PAAM reopened to the public on Saturday, and its two major exhibitions, “In Memoriam: Napi Van Derek” and “Harbor to Bay From the Permanent Collection,” are the perfect way to welcome visitors back into the museum. (The two other exhibits on view are members’ shows, each with hundreds of submitted works: “Members’ Open: Freedom” and “Members’ 12×12 Exhibition and Silent Auction.”)
Both archival shows are undeniably comforting. The Napi Van Derek exhibition, hung in the Jalbert Gallery, consists of works owned by the late art collector and restaurateur, who died last Christmas Day. It depicts old Provincetown through different lenses.
In George Elmer Browne’s Horse and Carriage on Nickerson Street, dated 1902, three background figures gaze onto the waterfront, where sailboats are propelled by a gentle breeze. The illusion of familiarity is shattered by a man in a straw hat driving a horse and buggy, the wheels leaving tracks in the dusty, unpaved road.
“I tried to pick things that were nostalgic,” says Christine McCarthy, the exhibition’s curator and PAAM’s CEO. “You can walk into those Nancy Fergusons like walking down Commercial Street.” She hopes that, especially for those who have been quarantined, the show feels like a stroll through Provincetown.
Moving into the Duffy Gallery, “Harbor to Bay,” also curated by McCarthy, consists of works from PAAM’s vast and storied permanent collection that were inspired by Provincetown’s relationship to the bodies of water that surround it.
There is much variety here in terms of styles and dates. One of best walls has the very atmospheric Provincetown Harbor, Railroad Wharf in the Rain by Edwin Dickinson, alongside the monumental Pilings #4 by Anne Peretz, beside an untitled collage by Janice Biala.
But what is especially brilliant about these two exhibitions is that they are linked by one subtle thread.
In the Napi collection show, on the wall leading into the Duffy gallery, is a painting Ice on Provincetown Harbor by Provincetown social realist Ross Moffett, a prominent student of Charles Webster Hawthorne, dated 1934. In it, a fisherman hauling his gear is dwarfed by a monumental ice floe that stands out white against a purple sky. In the background, another fisherman stands beside a red dory.
“Moffett’s style is so unique with his figures,” McCarthy says. “They take on this Herculean form.” Indeed, Moffett was often inspired by Renaissance frescoes.

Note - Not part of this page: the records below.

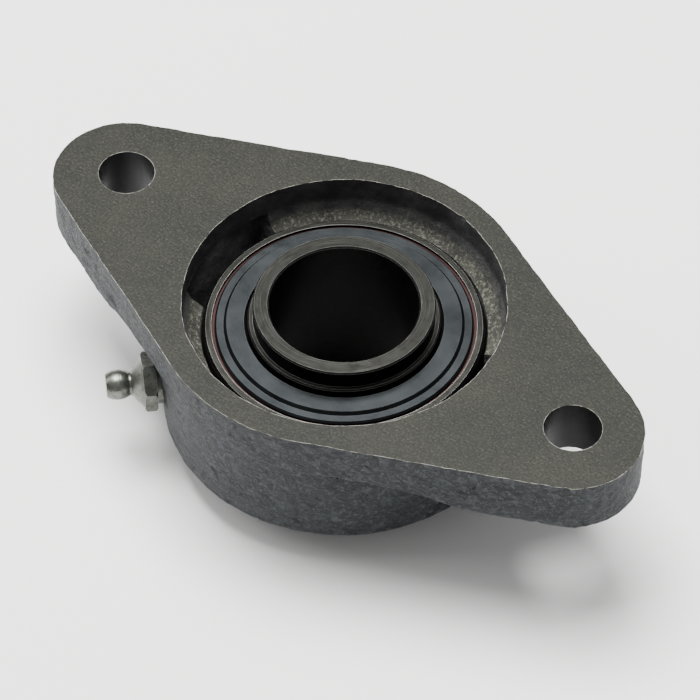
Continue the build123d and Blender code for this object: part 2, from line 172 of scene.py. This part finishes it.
class Recipe:
    """A material's node tree, with short calls for the nodes that the materials share."""

    def __init__(self, name):
        self.material = bpy.data.materials.new(name)
        self.material.use_nodes = True
        self.tree = self.material.node_tree
        self.shader = self.tree.nodes["Principled BSDF"]
        coordinates = self.tree.nodes.new("ShaderNodeTexCoord")
        self.place = coordinates.outputs["Object"]
        self.height = None

    def node(self, kind, **settings):
        made = self.tree.nodes.new(kind)
        for key, value in settings.items():
            setattr(made, key, value)
        return made

    def feed(self, socket, value):
        """Links an output to a socket, or sets a plain value on it."""
        if isinstance(value, bpy.types.NodeSocket):
            self.tree.links.new(value, socket)
        else:
            socket.default_value = value

    def fixed(self, **values):
        for key, value in values.items():
            self.shader.inputs[key.replace("_", " ")].default_value = value

    def math(self, operation, a, b=0.0):
        made = self.node("ShaderNodeMath", operation=operation)
        self.feed(made.inputs[0], a)
        self.feed(made.inputs[1], b)
        return made.outputs[0]

    def vector(self, operation, a, b=(0, 0, 0)):
        made = self.node("ShaderNodeVectorMath", operation=operation)
        self.feed(made.inputs[0], a)
        self.feed(made.inputs[1], b)
        return made

    def span(self, value, low, high, to_low=0.0, to_high=1.0):
        """Maps a value from one span to another, held at both ends."""
        made = self.node("ShaderNodeMapRange")
        self.feed(made.inputs["Value"], value)
        made.inputs["From Min"].default_value = low
        made.inputs["From Max"].default_value = high
        made.inputs["To Min"].default_value = to_low
        made.inputs["To Max"].default_value = to_high
        return made.outputs[0]

    def mix(self, share, a, b):
        made = self.node("ShaderNodeMix", data_type="RGBA")
        for index, value in ((0, share), (6, a), (7, b)):
            if isinstance(value, tuple) and len(value) == 3:
                value = (*value, 1)
            self.feed(made.inputs[index], value)
        return made.outputs[2]

    def noise(self, size_mm, detail=3.0, roughness=0.55, at=None, distortion=0.0):
        """Soft noise whose blotches are about size_mm across, from 0 to 1."""
        made = self.node("ShaderNodeTexNoise")
        self.feed(made.inputs["Vector"], at or self.place)
        made.inputs["Scale"].default_value = 1 / (size_mm * MM)
        made.inputs["Detail"].default_value = detail
        made.inputs["Roughness"].default_value = roughness
        made.inputs["Distortion"].default_value = distortion
        return made.outputs[0]

    def pits(self, size_mm, share):
        """Round pits, 1 in their middle and 0 elsewhere. share is how far across a cell they reach."""
        made = self.node("ShaderNodeTexVoronoi")
        made.inputs["Scale"].default_value = 1 / (size_mm * MM)
        self.feed(made.inputs["Vector"], self.place)
        return self.span(made.outputs["Distance"], 0.0, share, 1.0, 0.0)

    def stretched(self, along, across):
        """Places for noise drawn out along one direction in the XY plane."""
        turned = self.node("ShaderNodeMapping")
        self.feed(turned.inputs["Vector"], self.place)
        turned.inputs["Rotation"].default_value = (0, 0, along)
        turned.inputs["Scale"].default_value = (1 / across, 1, 1)
        return turned.outputs[0]

    def rings(self, stretch=25.0):
        """Places for noise that makes turning marks about Z, on end faces and on cylinders alike."""
        split = self.node("ShaderNodeSeparateXYZ")
        self.feed(split.inputs[0], self.place)
        flat = self.vector("MULTIPLY", self.place, (1, 1, 0))
        radius = self.vector("LENGTH", flat.outputs[0]).outputs["Value"]
        along = self.vector("SCALE", flat.outputs[0])
        along.inputs["Scale"].default_value = 1 / stretch
        joined = self.node("ShaderNodeCombineXYZ")
        self.feed(joined.inputs[0], radius)
        self.feed(joined.inputs[1], split.outputs[2])
        return self.vector("ADD", joined.outputs[0], along.outputs[0]).outputs[0]

    def upward(self):
        """How far the surface faces up, from -1 to 1, in the piece's own frame."""
        coordinates = self.node("ShaderNodeTexCoord")
        split = self.node("ShaderNodeSeparateXYZ")
        self.feed(split.inputs[0], coordinates.outputs["Normal"])
        return split.outputs[2]

    def edges(self, radius_mm, low=0.02, high=0.25):
        """1 on sharp edges and 0 away from them."""
        bevel = self.node("ShaderNodeBevel", samples=8)
        bevel.inputs["Radius"].default_value = radius_mm * MM
        geometry = self.node("ShaderNodeNewGeometry")
        alike = self.vector("DOT_PRODUCT", bevel.outputs[0], geometry.outputs["Normal"])
        away = self.math("SUBTRACT", 1.0, alike.outputs["Value"])
        return self.span(away, low, high)

    def raise_by(self, height, depth_mm):
        """Adds relief to the bump, in millimetres."""
        scaled = self.math("MULTIPLY", height, depth_mm)
        self.height = scaled if self.height is None else self.math("ADD", self.height, scaled)

    def finish(self):
        if self.height is not None:
            bump = self.node("ShaderNodeBump")
            bump.inputs["Strength"].default_value = 1.0
            bump.inputs["Distance"].default_value = MM
            self.feed(bump.inputs["Height"], self.height)
            self.feed(self.shader.inputs["Normal"], bump.outputs[0])
        return self.material


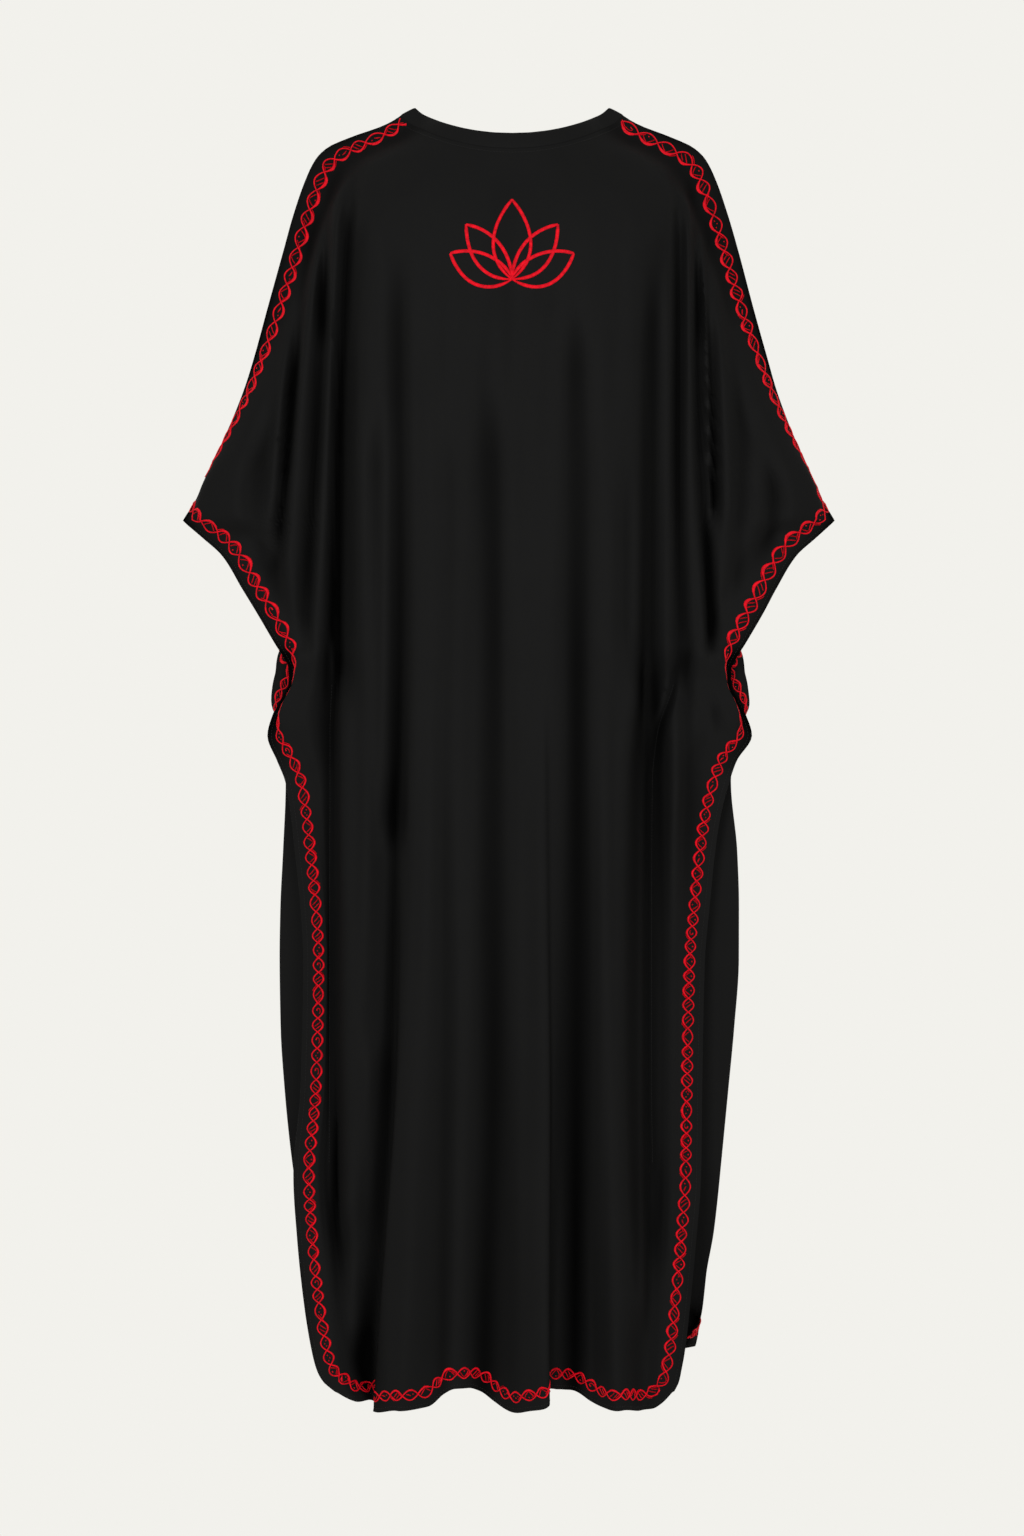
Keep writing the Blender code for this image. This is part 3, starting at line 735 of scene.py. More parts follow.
class Sheet:
    """A panel's cloth as two grids of points, read at any place (u, v) between its points."""

    def __init__(self, cut: PanelCut) -> None:
        """Works out the outer face and its normals.

        Args:
            cut: The panel's shape.
        """
        self.cut = cut
        self.outer = cut.outer()
        across = directions(self.outer.swapaxes(0, 1)).swapaxes(0, 1)
        self.normals = unit(np.cross(across, directions(self.outer))) * cut.facing
        self.step_in = -CLOTH_WALL * self.normals

    @property
    def inner(self) -> np.ndarray:
        """The wrong side of the cloth."""
        return self.outer + self.step_in

    def shade(self) -> np.ndarray:
        """How far each point lies down in a fold, from 0 on a ridge or on flat cloth to 1, which the crepe
        paints as shade.

        Returns:
            One value for each point of the outer face.
        """
        shades = []
        for row in self.outer:
            place = along(row)
            weights = np.exp(-0.5 * ((place[:, None] - place[None]) / SHADE_WIDTH) ** 2)
            out = row[:, 1] * self.cut.facing
            around = (weights @ out) / weights.sum(axis=1)
            shades.append(np.clip((around - out) / SHADE_DEPTH, 0.0, 1.0))
        return np.array(shades)

    @staticmethod
    def read(grid: np.ndarray, u: np.ndarray, v: np.ndarray) -> np.ndarray:
        """Reads a grid between its points.

        Args:
            grid: Rows and columns of values.
            u: Places along the columns.
            v: Places along the rows.

        Returns:
            The values at the places.
        """
        rows, columns = grid.shape[:2]
        u = np.clip(u, 0.0, columns - 1.0)
        v = np.clip(v, 0.0, rows - 1.0)
        c = np.minimum(u.astype(int), columns - 2)
        r = np.minimum(v.astype(int), rows - 2)
        a, b = (u - c)[..., None], (v - r)[..., None]
        top = grid[r, c] * (1 - a) + grid[r, c + 1] * a
        low = grid[r + 1, c] * (1 - a) + grid[r + 1, c + 1] * a
        return top * (1 - b) + low * b

    def point(self, u: np.ndarray, v: np.ndarray) -> np.ndarray:
        """Points of the outer face."""
        return self.read(self.outer, u, v)

    def normal(self, u: np.ndarray, v: np.ndarray) -> np.ndarray:
        """Unit normals of the outer face."""
        return unit(self.read(self.normals, u, v))

    def slopes(self, u: np.ndarray, v: np.ndarray) -> tuple[np.ndarray, np.ndarray]:
        """How a point moves for one column and for one row.

        Args:
            u: Places along the columns.
            v: Places along the rows.

        Returns:
            The two movements, in millimetres.
        """
        rows, columns = self.outer.shape[:2]
        low, high = np.clip(u - 0.5, 0, columns - 1.5), np.clip(u + 0.5, 0.5, columns - 1)
        across = (self.point(high, v) - self.point(low, v)) / (high - low)[..., None]
        low, high = np.clip(v - 0.5, 0, rows - 1.5), np.clip(v + 0.5, 0.5, rows - 1)
        down = (self.point(u, high) - self.point(u, low)) / (high - low)[..., None]
        return across, down

    def walk(self, u: np.ndarray, v: np.ndarray, way: np.ndarray, step: float,
             count: int) -> list[tuple[np.ndarray, np.ndarray]]:
        """Walks straight over the cloth from each place.

        Args:
            u: The columns to start from.
            v: The rows to start from.
            way: Directions in space to start in.
            step: The length of a step, in millimetres.
            count: How many steps.

        Returns:
            The places after each step.
        """
        places = []
        for _ in range(count):
            across, down = self.slopes(u, v)
            normal = unit(np.cross(across, down))
            way = unit(way - normal * dot(way, normal)[..., None])
            # The columns and rows that together make one step along the way
            a, b, c = dot(across, across), dot(across, down), dot(down, down)
            p, q = dot(across, way), dot(down, way)
            size = a * c - b * b
            u = u + step * (c * p - b * q) / size
            v = v + step * (a * q - b * p) / size
            places.append((u, v))
        return places

    def find(self, x: np.ndarray, z: np.ndarray) -> tuple[np.ndarray, np.ndarray]:
        """Places of the outer face that lie at given distances across and up, in the smooth middle.

        Args:
            x: Distances from the middle.
            z: Distances up from the neck points.

        Returns:
            The places' columns and rows.
        """
        columns = self.outer.shape[1]
        flat = self.outer[:, :, (0, 2)].reshape(-1, 2)
        within = (flat[:, 1] > GROUND_BOTTOM) & (flat[:, 1] < GROUND_TOP)
        near = np.nonzero(within & (np.abs(flat[:, 0]) < GROUND_HALF))[0]
        wanted = np.stack([x.ravel(), z.ravel()], axis=1)
        gap = np.linalg.norm(wanted[:, None] - flat[near][None], axis=2)
        first = near[gap.argmin(axis=1)].reshape(x.shape)
        u, v = (first % columns).astype(float), (first // columns).astype(float)
        for _ in range(FIND_ROUNDS):
            across, down = self.slopes(u, v)
            # What is still missing across and up, turned into columns and rows by the slopes
            off = self.point(u, v)
            p, q = x - off[..., 0], z - off[..., 2]
            size = across[..., 0] * down[..., 2] - across[..., 2] * down[..., 0]
            u = u + (p * down[..., 2] - q * down[..., 0]) / size
            v = v + (across[..., 0] * q - across[..., 2] * p) / size
        return u, v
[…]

Just in the next room, as part of “Harbor to Bay,” is this painting’s twin: a monotype print of the same name, also by Moffett, dated only a year later. The contour of the ice is exactly the same; Moffett appears to have been obsessed with this natural formation, almost like Monet with his haystacks. This time the ice floe overshadows a dark, solitary figure donning gloves and boots. McCarthy says it was not unusual for Moffett to do prints and paintings of the same subject.
According to a March 1934 issue of the New York Times, that year saw an especially icy winter in Provincetown, with reports of the harbor “filled solidly from shore to mouth with closely packed field ice one to four feet thick” as well as anchor ice “piled 10 to 30 feet high.” Mammoth ice floes, though unusual, are not unheard of. “One winter we had icebergs right across the street at Angel Foods,” McCarthy says.
“It is not easy to do a winter scene — they are difficult,” McCarthy says. “Moffett had a unique sensibility about weather and creating a mood.” Josephine Del Deo, in her book Figures in a Landscape, writes, “In the painting Ice in Provincetown Harbor, the fisherman, overwhelmed by the scale of the ice floe, nevertheless seems calmly at ease in his unusual surroundings.”
These works by Moffett, which link the two exhibitions, draw attention to their shared themes. They are about Provincetown as a familiar place, a safe haven, a harbor or bay protected from the wildness of the sea. And indeed, going to PAAM after all of these months feels like coming into harbor.